There's no reason to care that a human spent time on it.

Humans are bad at writing code. Garbage PRs and slop have been a problem in open source and bug bounty programs since long before AI came on the scene.

We need better AI so that there's no need to solicit external bug fixes, and better AI so other contributions can be evaluated for usefulness and quality.

What do you care if a human ever looked at it at all? It implies that humans are adding value to the process. It's possible for a human to add value. The right human can add tremendous value. But I'll take a completely autonomous AI over 99% of the human software engineers and 99% of the people contributing PRs and bugfixes.

It was hard to keep up with slop before. It's a lot harder now. AI will help weed through the garbage.

48terry 4 hours ago | parent | next [-]

If AI is already mass-producing garbage PRs and other unreliable crap, what makes AI (established as producing unreliable crap) the solution for review? What makes the reviewing AI not produce unreliable crap with regards to the review?

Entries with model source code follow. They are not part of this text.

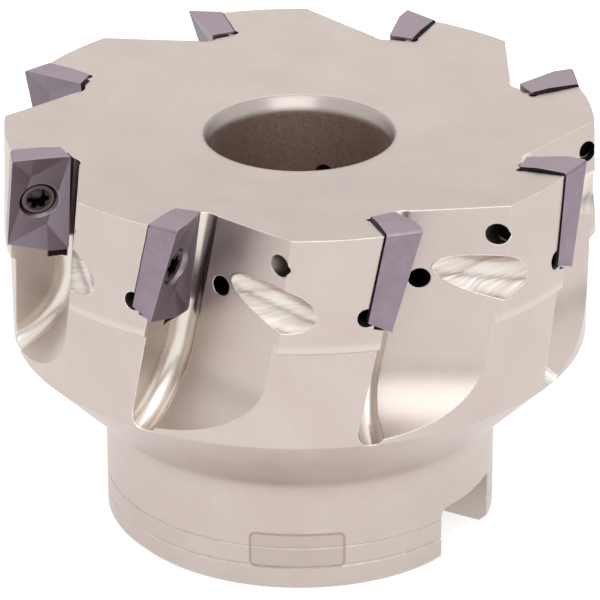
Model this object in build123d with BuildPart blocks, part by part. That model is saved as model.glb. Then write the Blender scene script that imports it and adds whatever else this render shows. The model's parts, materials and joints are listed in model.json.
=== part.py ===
from build123d import *
import math
import os

# Face mill, 63 mm cutting diameter, eight indexable inserts, arbor bore with a driving keyway.
# Millimetres. The mounting face is at z = 0, the cutting face is up, the keyway runs along X.

# cutter body
cut_radius = 31.5
tooth_count = 8
first_tooth_angle = 7.5
tooth_pitch = 360 / tooth_count
hub_radius = 20.65
hub_chamfer = 0.9
cone_foot_height = 12.05
cone_foot_rounding = 4.5
cone_top_rounding = 5.0
skirt_radius = 30.2
cone_top_height = cone_foot_height + skirt_radius - hub_radius
skirt_top_radius = 30.35
land_step_height = 32.1
land_radius = 30.9
land_top_radius = 30.55
face_edge_height = 44.55
face_slope = 0.076
face_centre_height = face_edge_height - face_slope * land_top_radius

# arbor seat and bolt counterbore
bore_radius = 11.0
bore_depth = 20.0
bore_chamfer = 0.8
web_radius = 5.5
counterbore_radius = 9.2
counterbore_floor = 30.0
counterbore_lead = 0.8
counterbore_lead_depth = 1.25
keyway_width = 10.4
keyway_depth = 6.3
keyway_corner = 0.9

# seat of one insert, in the frame of its tooth
seat_centre = (27.85, -4.33, 39.99)
seat_lean = 12.0
seat_turn = 7.0
seat_gap = 0.02
tooth_face_level = 2.0

# chip flute in front of one insert
wall_angle = 68.0
wall_slope = 0.093
runout_centre = (31.85, 29.55)
runout_radius = 8.0
gutter_radius = 1.475
gutter_level = tooth_face_level + gutter_radius
gutter_offset = (2.55, 4.0)
gutter_tilt = -0.54
gutter_bend_height = -13.4
gutter_bend_radius = 8.3

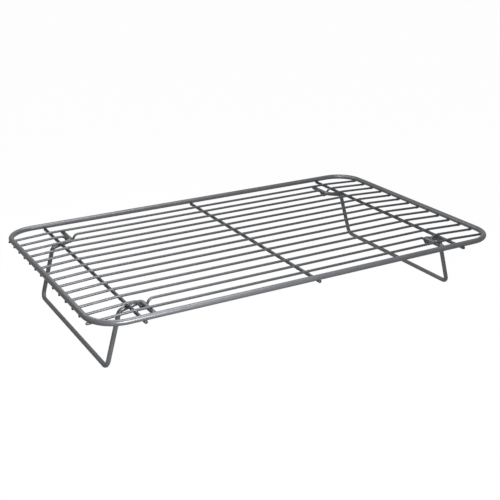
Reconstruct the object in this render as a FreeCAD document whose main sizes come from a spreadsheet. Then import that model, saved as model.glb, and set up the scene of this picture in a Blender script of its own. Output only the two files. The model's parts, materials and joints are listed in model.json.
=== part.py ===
import FreeCAD, Part
import math
import os
import Sketcher
from FreeCAD import Vector

# Wire cooling rack with two folding legs, in millimetres.
#
# The deck is a rounded rectangle of thick wire (the rim). Fourteen thin grid wires run along its
# length and are welded under its short sides; three cross wires run across it, under the grid
# wires, and are welded under its long sides. The second grid wire from each long side has two
# U-shaped dips, which are the saddles of the legs: each leg is one bent wire whose two ends lie in
# the dips, below the outermost grid wires, and turn there. Open, the leg's cranks bear on an outer
# cross wire. Folded, the leg lies under the grid.
#
# +X runs along the rack, +Y to the rear and +Z up. The origin is on the table, midway between the
# feet.

DIMENSIONS = [
    ("rim_length", 405.0, "length over the rim"),
    ("rim_width", 250.0, "width over the rim"),
    ("rim_top", 61.0, "height of the rim's top above the table, on open legs"),
    ("rim_wire", 5.0, "diameter of the rim wire"),
    ("rim_corner", 26.5, "centreline radius of the rim's corners"),
    ("grid_wire", 2.3, "diameter of the grid wires"),
    ("edge_gap", 18.5, "outer grid wire to the centreline of the rim's long side"),
    ("slope_start", 2.5, "from an outer cross wire to where the grid wires bend down to the rim"),
    ("slope_bend", 40.0, "centreline radius of that bend"),
    ("cross_wire", 3.0, "diameter of the cross wires"),
    ("cross_inset", 40.0, "outer cross wire to the centreline of the rim's short side"),
    ("weld_set", 0.25, "depth that two crossing wires are pressed into each other by the weld"),
    ("wire_tail", 1.6, "what a welded wire's end stands out past the rim's centreline"),
    ("leg_wire", 4.0, "diameter of the leg wire"),
    ("foot_inset", 20.5, "foot bar to the centreline of the rim's short side"),
    ("foot_bend", 6.0, "centreline radius between the foot bar and an upright"),
    ("elbow_reach", 6.0, "elbow to the outer cross wire, towards the rack's end"),
    ("elbow_bend", 5.0, "centreline radius between an upright and a crank"),
    ("crank_reach", 13.0, "pivot axis to the outer cross wire"),
    ("pivot_bend", 3.5, "centreline radius between a crank and a pivot bar"),
    ("pivot_tail", 6.0, "what a pivot bar stands out past the outer grid wire's centreline"),
    ("pivot_gap", 0.15, "clearance of a pivot bar in its dip and below the outer grid wire"),
    ("pivot_bevel", 0.4, "bevel on the end of a pivot bar"),
    ("stop_gap", 0.10, "clearance between a crank and the cross wire that stops it"),
    ("bend_gap", 0.35, "from the side of a dipped wire to where the pivot bar starts to bend"),
    ("dip_angle", 60.0, "angle of a dip's flanks to the deck"),
    ("dip_bend", 5.0, "centreline radius at the top of a dip's flanks"),
]

GRID_WIRES = 14
DIPPED_WIRES = (2, GRID_WIRES - 1)


class Size:
    """A size that carries its number and the spreadsheet expression that it comes from."""

    def __init__(self, number, text):
        self.number = number
        self.text = text

    def combined(self, other, sign, number):
        other_text = other.text if isinstance(other, Size) else repr(float(other))
        return Size(number, "(%s %s %s)" % (self.text, sign, other_text))

    def __add__(self, other):
        return self.combined(other, "+", self.number + number_of(other))

    def __sub__(self, other):
        return self.combined(other, "-", self.number - number_of(other))

    def __mul__(self, other):
        return self.combined(other, "*", self.number * number_of(other))

    def __truediv__(self, other):
        return self.combined(other, "/", self.number / number_of(other))

    def __neg__(self):
        return Size(-self.number, "(-1 * %s)" % self.text)


def number_of(value):
    return value.number if isinstance(value, Size) else float(value)


ZERO = Size(0.0, "0")


def cosine(angle):
    """Cosine of an angle in degrees."""
    return Size(math.cos(math.radians(angle.number)), "cos(%s)" % angle.text)


def tangent(angle):
    """Tangent of an angle in degrees."""
    return Size(math.tan(math.radians(angle.number)), "tan(%s)" % angle.text)


document = FreeCAD.newDocument("CoolingRack")
sheet = document.addObject("Spreadsheet::Sheet", "Dimensions")


def fill_sheet():
    """Write each driving dimension to the sheet and return them all as named sizes."""
    sizes = {}
    for row, (alias, value, note) in enumerate(DIMENSIONS, start=1):
        sheet.set("A%d" % row, alias)
        sheet.set("B%d" % row, str(value))
        sheet.set("C%d" % row, note)
        sheet.setAlias("B%d" % row, alias)
        sizes[alias] = Size(value, "Dimensions.%s" % alias)
    document.recompute()
    return sizes


dim = fill_sheet()

# ---- places that follow from the driving dimensions ----

# The rim's centreline rectangle.
rim_end = (dim["rim_length"] - dim["rim_wire"]) / 2
rim_side = (dim["rim_width"] - dim["rim_wire"]) / 2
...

A magical, hypothetical AI that always gets it right and will make all these problems go away is neither a solution nor a plan. It's wishful thinking.

caymanjim 4 hours ago | parent [-]

AI in the hands of the right people is incredibly powerful. A good team of engineers with AI doing their own bug-hunting on their own code is already far better than any outsider—human, AI, or human-assisted AI—could ever do. A good internal AI-assisted team is also the only thing that can vet all other contributions. It doesn't matter if those contributions are 100% human-written, 100% AI-written, or a combination. The problem is the same.

Unless you stop accepting outside contributions at all, there's simply no way to determine if a human was involved in the process. Any mandate that all contributions come from humans will fail because there's no detection or enforcement mechanism. You have to assume it's slop either way, and improve your ability to vet it. Only another AI can do that, because we don't have enough qualified humans to keep up.

48terry 4 hours ago | parent [-]

That didn't actually address my comment or question, so I'll repeat it, I guess.

We already know AI is spamming unreliable crap and slop. The apparent solution is "more, better AI".

Why wouldn't this AI for screening all this also produce crap and slop?

Is the plan there "AI but it actually works right and doesn't produce crap and slop"?

caymanjim 4 hours ago | parent [-]

I did address it: AI in the hands of the right people.

Random contributions to bug bounty programs or random PRs for new features come from all corners: expert engineers producing fantastic code; intermediate engineers trying their hardest but producing mediocre code; junior engineers wasting everyone's time with ill-conceived poorly-written code; and all of the above with varying amounts of AI assistance. And now also purely-automated AI, where the only human involved is pointing their AI at GitHub with no guidance.

You can't stop it on the inbox side. Either you turn the inbox off, or you leverage AI to help you separate the wheat from the chaff.